Let me quickly address your second question, which is we do have very active research and development in COPD and also in a companion test to bronchoscopy. We see the bronchoscopy market just skyrocketing. There's a lot more. There's a lot of people in that market. But like LDCT, there's also it doesn't give you a concrete answer all the time. It doesn't give you a yes/no answer all the time. And so actually, when we talk to physicians, they're asking us, "Can we do this on bronchial lavage?" And that's what we're looking at. So those two markets, I think are. They're in lung, we know phlegm, we know BAL, we know how to do that.
We can use and address that, and move something to market, I think quicker. In addition to which, it is a platform using the porphyrin, where we could look at other cancer indications, such as bladder or prostate. That's a different sample, it's a longer lead time, but indeed, it's something from a standpoint. We really have, I think, an excellent platform for using flow cytometry in AI, so that's very important. And from a strategic standpoint, that's just what we'll do. So I think we'll move in a strategically in the U.S. There are certain markets where we see larger practices that are interested in making this a standard of care. And so that's where we'll move into.
There are larger hospital systems that are interested, and of course, the VA has eight million veterans, plus their families, all of whom now can order or very soon will be able to order CyPath Lung.

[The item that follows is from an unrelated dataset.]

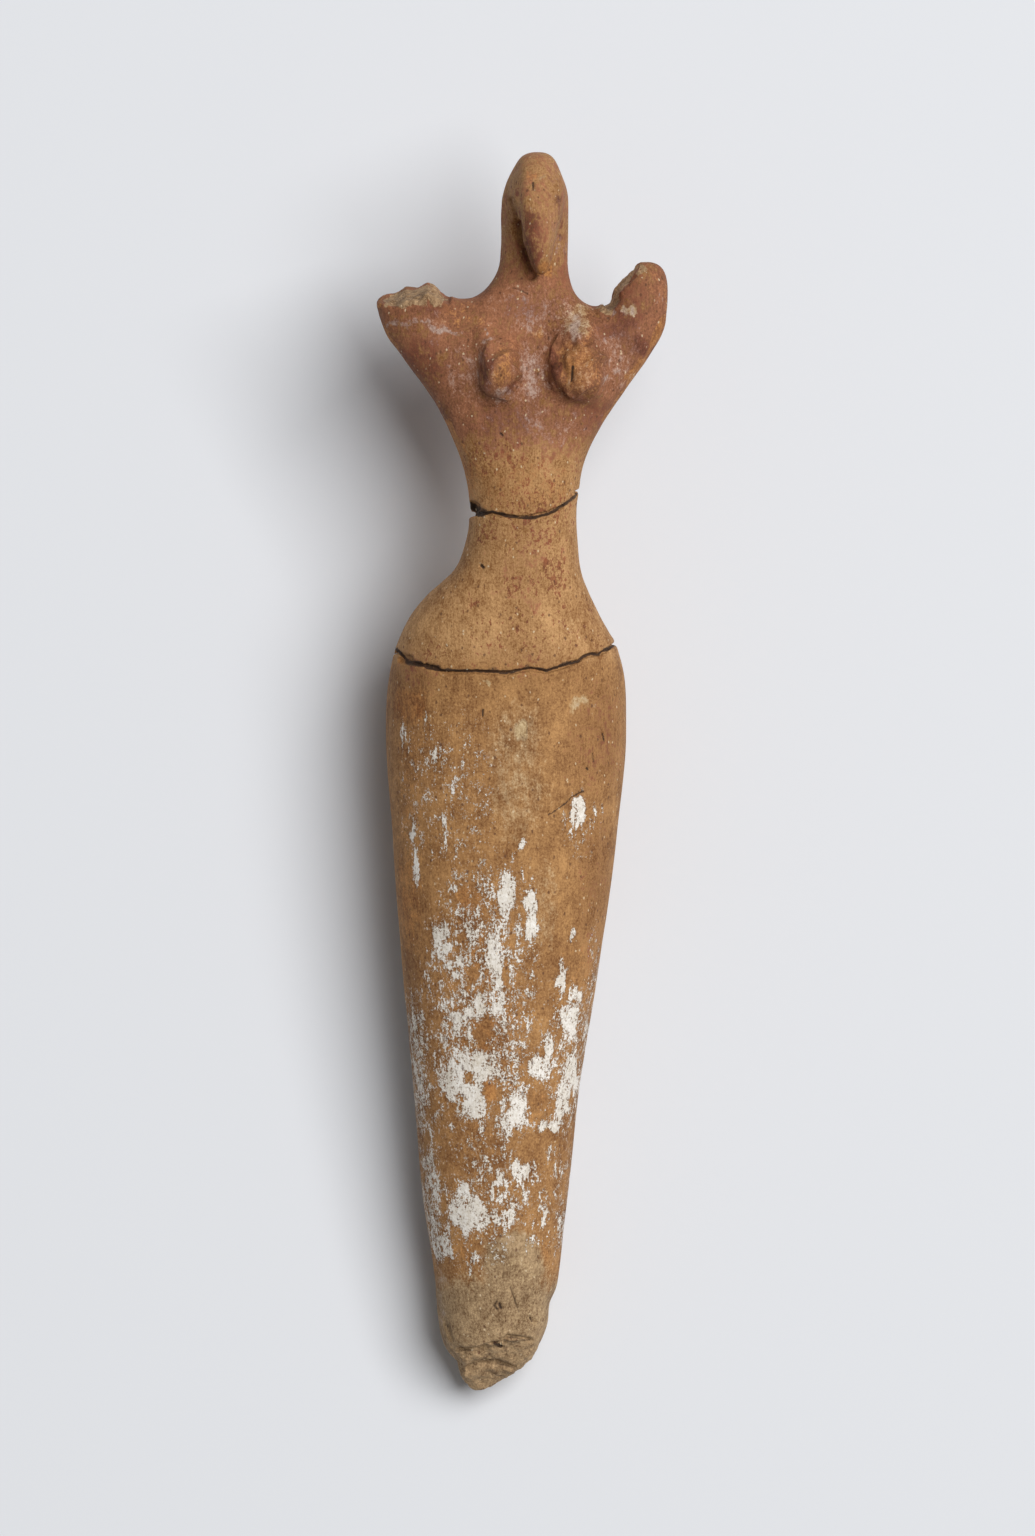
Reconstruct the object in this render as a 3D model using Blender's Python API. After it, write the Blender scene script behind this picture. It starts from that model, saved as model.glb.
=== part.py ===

That's great. That's great. So in the last minute or so, maybe just talk about, over the next 12 months, the rollout beyond Texas and what the plan is to, you know, go more nationwide with this, maybe state-
Well
... by state or-
Sure. So I think that there are certain areas where we see, just based on the number of screens, the number of pulmonologists, the interest that we've had. And what comes to mind, Florida, New Jersey, the Northeast, certainly California, the Northwest, will be very important, the South. And we'll strategically select or we'll strategically go into, I should say, not necessarily select. But I also want to. There are also very large VAs in Texas and throughout the country, and those will be very, very important as we move forward. But I think you'll see much more awareness as we get out of Texas for CyPath Lung, and much more marketing spend and, and benefit for what we're doing.
We have a very good group of key opinion leaders who are working with us now and want to expand. We've been very pleased with the number of physicians who have used our test and said, "I wanna help. I wanna get out. I wanna speak. I wanna talk to my colleagues about this." So, that's a powerful way of marketing this test.
Absolutely. Thank you, Maria. This was very helpful.
Thank you
... informative for, I think, for all the investors to learn about this opportunity. I, you know, from a research standpoint, think diagnostics, early stage detection for lots of different cancers are critical in saving lives, and saving money for the healthcare system. So thank you for presenting bioAffinity's opportunities and technology. We look forward to tracking your continued progress. Thank you so much everyone for joining, and-
Thank you very much.
We look forward to speaking with you soon. Thank you.